I had a manager already and she received the script for Garret Dillahunt, who she represents—who plays Armsby, the cotton-picker—and she read it, saw the roll of Patsey, and felt I’d be good for it. I put myself on tape in New York, and it was at the same time that we do our Yale Showcase in New York and L.A.—where they invite industry professionals to come and watch short scenes of our work. She invited the casting office to watch it while I was in L.A., and I got called in for an audition with [casting director] Francine Maisler, and two weeks later I was invited down to Louisiana to audition for Steve, so it was three different auditions in three different states. But I did the same two scenes: the scene where Patsey asks Platt to kill her, and the soap scene. I was down in Louisiana for 24 hours—something crazy like that—and the next day after the audition, I flew back to New Haven and I remember I’d just gotten a wrap to lay outside in the sun and take in what had happened, and before I got very far I received a call from an anonymous number and it was Steve offering me the role.
What was the toughest thing, for you, about tackling the role of Patsey? The biggest hurdle?
I knew going into it that the whole experience was going to be very taxing on me emotionally, and it was something that I had to prepare for. Patsey has an undercurrent of grief at all times because these are the circumstances of her life, and that had to be present in me at all times as well. For me, the toughest thing was accepting that this opportunity had been given to me, getting over the self-doubt, and availing myself to Patsey and my cast members; just feeling the intimidation of the situation I was being welcomed into, and trusting that I had what was necessary to play the role.
I want to discuss the whipping sequence, because it destroyed me. And it looks so unflinchingly real. How was it pulled off?
Steve really wanted it to all be in one take. Every day on the set of 12 Years A Slave there was a high vibration of focus, but that day in particular it was acute. It was a technical and performative dance and everyone needed to be on time and in time. Steve just inspires that kind of commitment to things. We did it four times, and the one thing that needed to happen was that I had a headscarf on my head that somehow needed to come off so that I would be completely disrobed for the whipping, and it had been troublesome because it was on really tight and we had to figure out how to get it off without messing up my hair. In the take that ended up in the movie, Michael grabs me by the collar of my dress and the scarf fell off on its own. It was the only time that happened, and it’s the take that’s in the movie. It was unreal… divine intervention!

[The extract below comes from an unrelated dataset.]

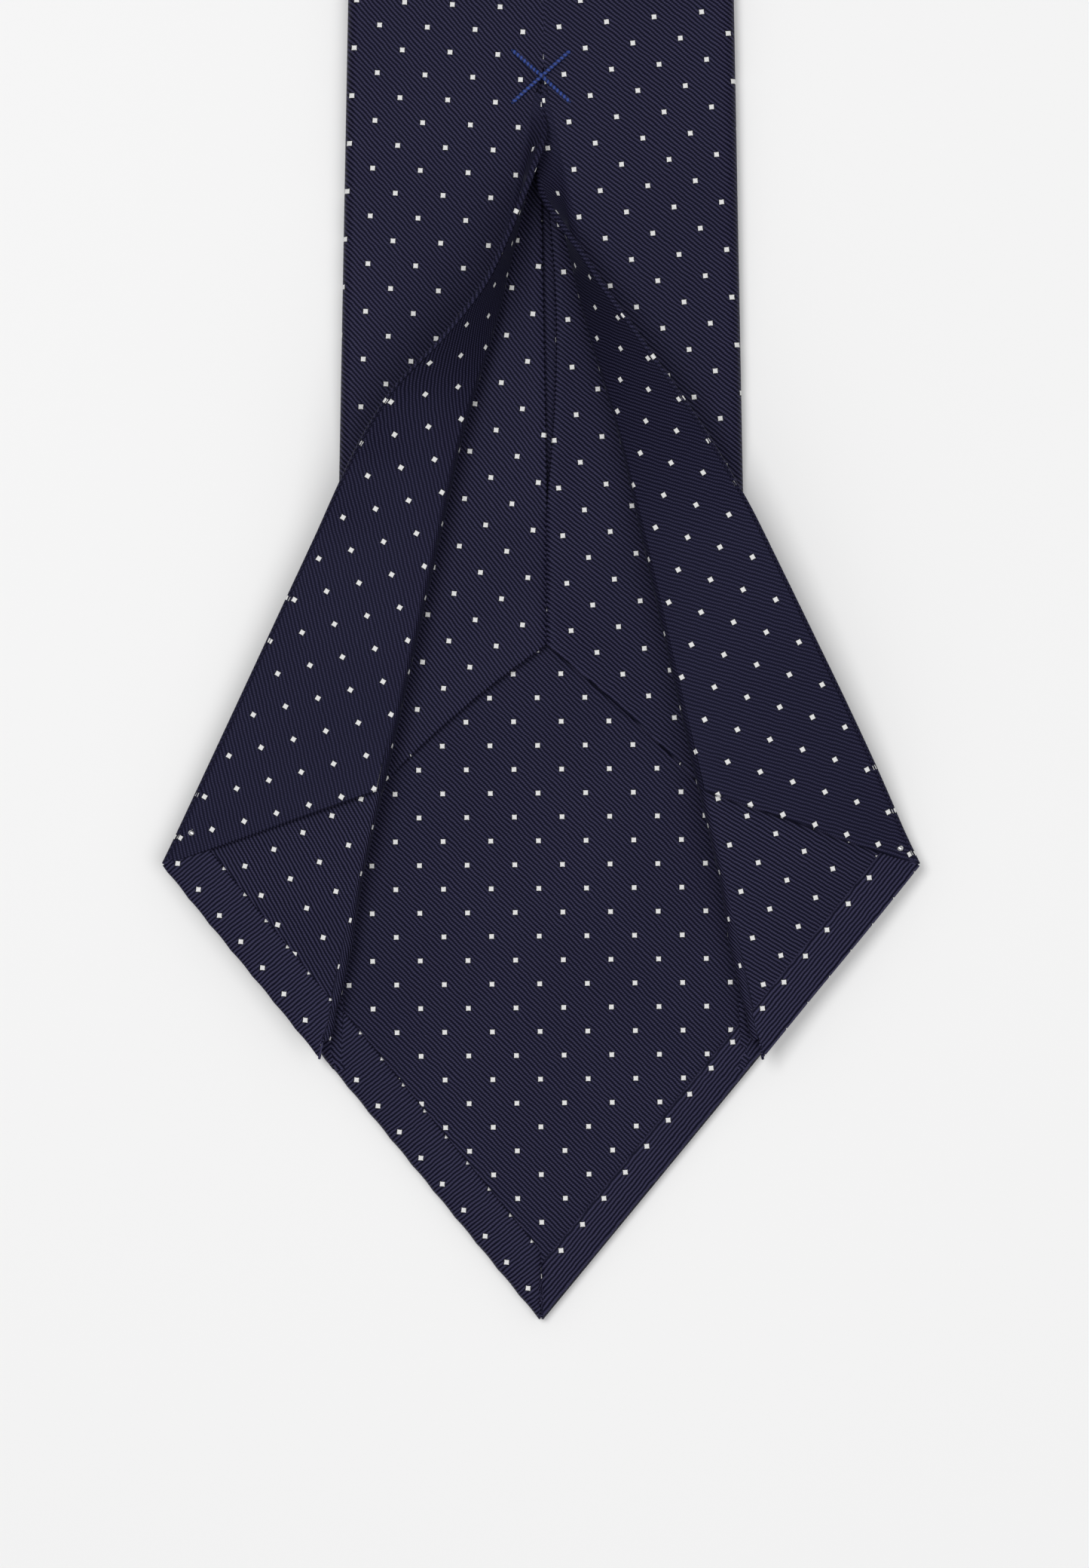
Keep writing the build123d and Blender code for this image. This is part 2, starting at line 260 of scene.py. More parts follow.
def dotted_silk(name, navy_valley_shade, navy_rib_highlight, stitch_share, rib_pitch=RIB_PITCH, dotted=True, rough=0.5):
    """Twill silk: ribs along the pattern's second direction, each a row of slanting stitches,
    with small four-lobed dots at whole numbers of DOT_PITCH. The colour runs from the valley
    colour in the grooves to the rib colour on the raised threads: partly the silk's own navy,
    partly painted shade in the grooves and painted highlight on the ribs and stitches."""
    g = Graph(name)
    place, across, along = g.flat()
    drift = g.noise(place, 0.35, 2.0)
    across_ribs = g.maths("MULTIPLY_ADD", drift, 0.5, across)
    rib_wave = g.maths("SINE", g.maths("MULTIPLY", across_ribs, 2 * pi / rib_pitch))
    slant = g.maths("MULTIPLY_ADD", across_ribs, 0.55, along)
    stitch_wave = g.maths("SINE", g.maths("MULTIPLY", slant, 2 * pi / STITCH_PITCH))
    ribs = g.spread(rib_wave, -0.75, 0.9)
    stitches = g.spread(stitch_wave, -0.9, 0.7, 1.0 - stitch_share, 1.0)
    fibre = g.noise(place, 6.0, 3.0)
    cloth = g.maths("MULTIPLY", g.maths("MULTIPLY", ribs, stitches), g.spread(fibre, 0.2, 0.75, 0.72, 1.12))
    # Painted light: darker in the weave's grooves as painted shade, lighter on the raised ribs and stitches
    # as painted highlight, over the silk's own navy.
    shade = g.mix(cloth, navy_valley_shade, navy_rib_highlight)
    patches = g.noise(place, 0.03, 3.0)
    shade = g.mix(g.spread(patches, 0.3, 0.75, 0.0, 0.12), shade, navy_valley_shade)
    height = g.maths("MULTIPLY", cloth, 0.5)
    if dotted:
        offsets = []
        for value in (across, along):
            cell = g.maths("ROUND", g.maths("DIVIDE", value, DOT_PITCH))
            offset = g.maths("MULTIPLY_ADD", cell, -DOT_PITCH, value)
            offsets.append(g.maths("ABSOLUTE", offset))
        product = g.maths("MULTIPLY", offsets[0], offsets[1])
        squares = [g.maths("MULTIPLY", offset, offset) for offset in offsets]
        star = g.maths("ADD", g.maths("ADD", *squares), g.maths("MULTIPLY", product, 2.4))
        star = g.maths("SQRT", star)
        edge = g.maths("MULTIPLY_ADD", fibre, 0.22, star)
        dot = g.spread(edge, DOT_RADIUS - 0.02, DOT_RADIUS + 0.14, 1.0, 0.0)
        rim = g.spread(edge, DOT_RADIUS + 0.1, DOT_RADIUS + 0.5, 1.0, 0.0)
        shade = g.mix(g.maths("MULTIPLY", rim, 0.75), shade, (0.003, 0.003, 0.008, 1))
        # The dots' white runs lighter and darker across its threads: painted shade between the threads over
        # the dots' own off-white.
        threads = g.maths("SINE", g.maths("MULTIPLY", across, 2 * pi / 0.24))
        white = g.mix(g.spread(threads, -1.0, 1.0), (0.62, 0.62, 0.62, 1), (0.86, 0.86, 0.84, 1))
        shade = g.mix(dot, shade, white)
        height = g.maths("MULTIPLY_ADD", dot, 1.3, height)
    g.put(shade, g.shader.inputs["Base Color"])
    g.put(g.spread(fibre, 0.2, 0.8, rough - 0.06, rough + 0.1), g.shader.inputs["Roughness"])
    g.shader.inputs["Specular IOR Level"].default_value = 0.09
    g.shader.inputs["Specular Tint"].default_value = (0.55, 0.58, 1.0, 1)
    g.shader.inputs["Sheen Weight"].default_value = 0.03
    g.shader.inputs["Sheen Roughness"].default_value = 0.4
    g.shader.inputs["Sheen Tint"].default_value = (0.5, 0.55, 0.8, 1)
    g.bump(height, 0.07)
    return g.material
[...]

Patsey’s headspace must have been a difficult place to dwell in. How did you unwind, and separate from that?
I develop rituals for getting in and out of character that I employ on a daily basis, but I wasn’t always successful at letting go of Patsey, because you’re always aware that you have to pick back up with her in the morning. It was hard to leave, but I tried. I had moments of sobbing on my own because something was triggered in the back of my head that reminded me of her situation, and the experience of living in her shoes.

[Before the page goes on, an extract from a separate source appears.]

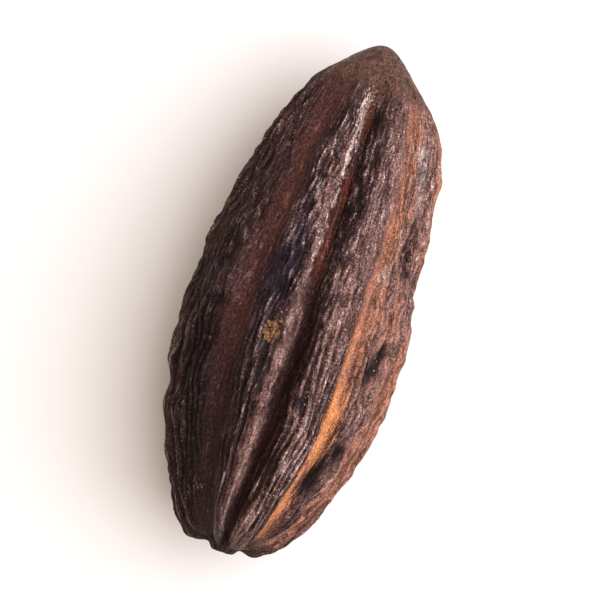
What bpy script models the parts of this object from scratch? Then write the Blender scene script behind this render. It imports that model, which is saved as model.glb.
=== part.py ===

I see you’re also in the upcoming film Non-Stop. Anything else on the horizon?
We shall see! These are exciting, unknown times.
And I read that you live in Brooklyn. Any favorite spots? I’m addicted to the pancakes from that place Five Leaves.
I love visiting BAM and also Madiba, a restaurant I’ve frequented. Brooklyn’s just got such a nice vibe, you know? I love the eclectic people it attracts.
Why did you choose to settle in New York versus L.A.?
It was closer to New Haven. That was really the most practical reason! Aside from the fact that L.A. has weather similar to Nairobi weather, I like New York—it has a charm, and I love that the theater scene is so vibrant. I thrive on theater and like to be in that mix. Also, most of my network from school was moving to New York. My family—my sense of home—in America was my Yale experience, and so I just needed to be closer to that home because I’m so far from my real home.